Homens, eu sei que vocês devem estar achando muita melação, mas esta crônica não foi feita pra vocês e sim pra nós, mulheres. Nós, que sonhamos e acordamos pra realidade todos os dias. Nós que compramos uma imagem de vocês e quando vemos, era tudo um lindo filme. Pois hoje eu me dei o direito de gozar meus anseios: de comprar uma imagem, e ganhar a realidade sim. Só que numa versão melhorada.


Ele passou por mim e desapareceu rumo ao fundo. Olhei em volta, para as outras mesas, e todos disfarçavam, fingindo que não estavam nem aí, que era a coisa mais normal do mundo aquele charme todo frequentar o mesmo lugar que eles, mas eu sei, só eu sei, que no fundo, no fundo, os homens estavam morreeeendo de inveja do derretimento silencioso de suas mulheres com seus olhares furtivos em busca de uma migalha de olhar do Robert Redford.
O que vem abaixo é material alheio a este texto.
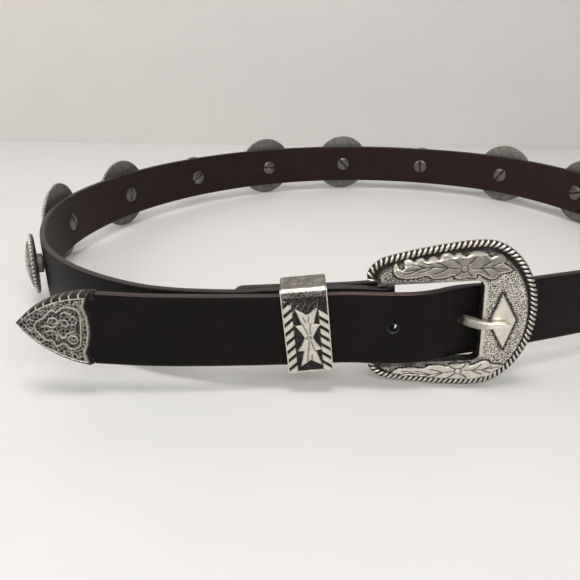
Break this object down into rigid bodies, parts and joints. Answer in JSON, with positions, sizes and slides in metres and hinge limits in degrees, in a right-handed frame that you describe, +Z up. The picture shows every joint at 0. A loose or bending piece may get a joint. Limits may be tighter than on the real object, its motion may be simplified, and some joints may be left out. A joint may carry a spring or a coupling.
{
  "type": "western belt",
  "caption": "Fastened leather western belt with an engraved buckle, a metal keeper and tip, and round conchos, standing on its edge as a closed loop.",
  "frame": {"origin": "under the middle of the fastened loop's box, on the surface that the belt stands on", "axes": "+Z up along the strap's width, +X to the right across the front, -Y towards the side with the buckle"},
  "size_m": [0.3186, 0.2852, 0.0518],
  "materials": {
    "strap_leather": "dark brown-black semi-gloss top grain, plain suede-like inside, dark dyed cut edges",
    "buckle_silver": "cast antique silver, bright on the raised relief and dark in the recesses",
    "concho_silver": "cast antique silver discs with a rope edge, duller on the back",
    "screw_steel": "dull grey steel screw heads with a straight slot"
  },
  "bodies": {
    "root": {"strap": "strap_leather", "buckle_frame": "buckle_silver", "prong": "buckle_silver", "keeper": "buckle_silver", "tip": "buckle_silver", "concho_1": "concho_silver", "concho_2": "concho_silver", "concho_3": "concho_silver", "concho_4": "concho_silver", "concho_5": "concho_silver", "concho_6": "concho_silver", "concho_7": "concho_silver", "concho_8": "concho_silver", "concho_9": "concho_silver", "concho_10": "concho_silver", "screw_1": "screw_steel", "screw_2": "screw_steel", "screw_3": "screw_steel", "screw_4": "screw_steel", "screw_5": "screw_steel", "screw_6": "screw_steel", "screw_7": "screw_steel", "screw_8": "screw_steel", "screw_9": "screw_steel", "screw_10": "screw_steel", "fold_stud_1": "screw_steel", "fold_stud_2": "screw_steel"}
  },
  "joints": []
}
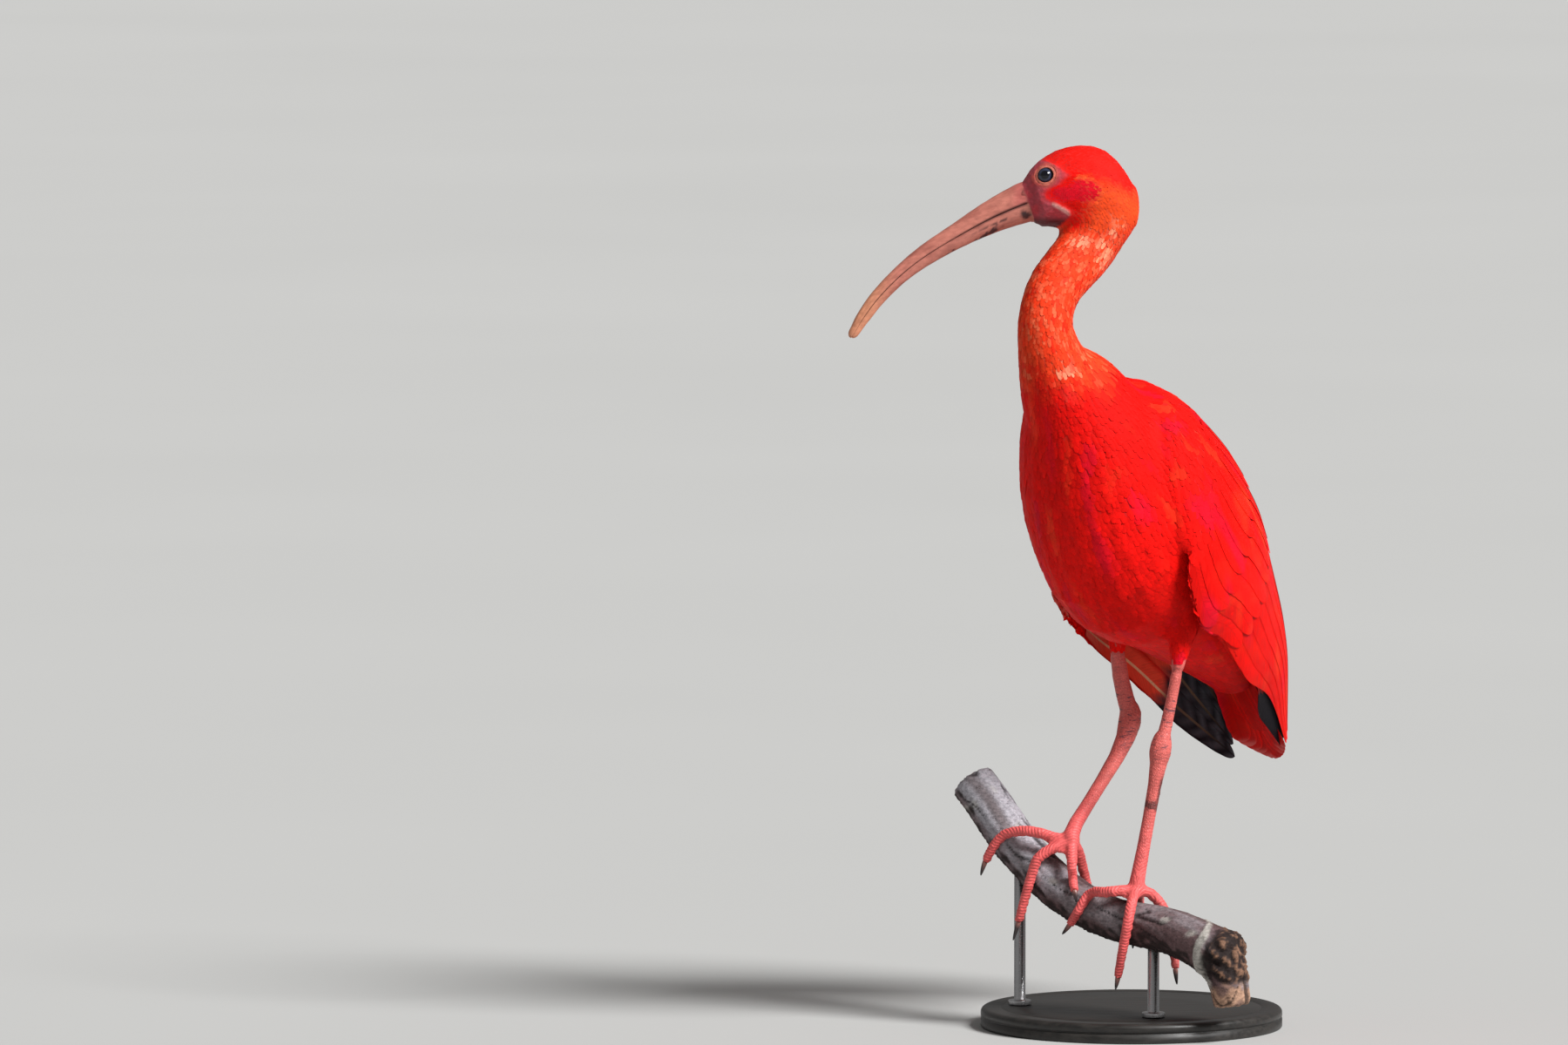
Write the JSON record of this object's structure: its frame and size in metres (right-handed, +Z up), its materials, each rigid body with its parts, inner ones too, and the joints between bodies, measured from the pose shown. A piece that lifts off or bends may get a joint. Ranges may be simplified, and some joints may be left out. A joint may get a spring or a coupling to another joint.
{
  "type": "scarlet ibis",
  "caption": "Life-size still scarlet ibis with a long curved bill, gripping a short cut branch held by a plain round display stand.",
  "frame": {"origin": "centre of the underside of the stand's round base", "axes": "+Z up; the bill points towards -X; the body faces 50 degrees from -X towards -Y"},
  "size_m": [0.2705, 0.2061, 0.5418],
  "materials": {
    "plumage": "soft scarlet feathers, orange-red on the neck",
    "black_tips": "glossy black flight-feather tips",
    "bare_skin": "satin coral-pink scaled skin",
    "bill": "satin horn, pinkish brown with darker flecks",
    "claw": "satin dark horn",
    "eye": "wet gloss, dark grey-blue iris",
    "bark": "weathered grey-brown bark",
    "stand_base": "satin black lacquer",
    "stand_rod": "brushed"
  },
  "bodies": {
    "root": {"head": "plumage", "neck_upper": "plumage", "neck_middle": "plumage", "neck_lower": "plumage", "breast": "plumage", "rump": "plumage", "wing_left": "plumage", "wing_right": "plumage", "tail": "plumage", "thigh_left": "plumage", "thigh_right": "plumage", "wing_tip_left": "black_tips", "wing_tip_right": "black_tips", "shank_left": "bare_skin", "shank_right": "bare_skin", "foot_left": "bare_skin", "foot_right": "bare_skin", "toe_inner_left": "bare_skin", "toe_middle_left": "bare_skin", "toe_outer_left": "bare_skin", "toe_hind_left": "bare_skin", "toe_inner_right": "bare_skin", "toe_middle_right": "bare_skin", "toe_outer_right": "bare_skin", "toe_hind_right": "bare_skin", "bill_upper": "bill", "bill_lower": "bill", "claw_inner_left": "claw", "claw_middle_left": "claw", "claw_outer_left": "claw", "claw_hind_left": "claw", "claw_inner_right": "claw", "claw_middle_right": "claw", "claw_outer_right": "claw", "claw_hind_right": "claw", "eye_left": "eye", "eye_right": "eye", "perch_branch": "bark", "stand_base": "stand_base", "stand_rod_front": "stand_rod", "stand_rod_rear": "stand_rod"}
  },
  "joints": []
}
Eu também estava disfarçando, vocês pensam o quê? Que eu ia me entregar assim de bandeja? Fingia que nem tinha tomado conhecimento da grandeza daquele momento histórico na minha vida. Robert Redford? Quem? Ah, vi sim.. Não, não achei ele assim tããão velho. É claro que não é mais um guri, mas, também, deve ter lá seus 60 anos. Achou ele envelhecido, é? Sabe que nem reparei direito? Dissimulada!


Nem vi quando foi embora. Lembro que me estendeu a fichinha para eu pegar seu casaco preto, mas meus olhos estavam no chão. Eu estava envergonhada, não me pergunte porquê. Queria dizer alguma coisa, mas não disse nada. Busquei o sobretudo, entreguei e ele me deu uma nota de cinco dólares. Agradeci, sorri como uma menininha de 5 anos, um para cada dólar.


Quando cheguei em casa, minhas amigas enlouqueceram querendo ver a tal da nota tocada por ele, mas eu gastei, nem lembrei de guardá-la como lembrança. Ela se foi, assim como o Robert Redford. E, desde então, só o vejo nas telas do cinema. Ai, ai.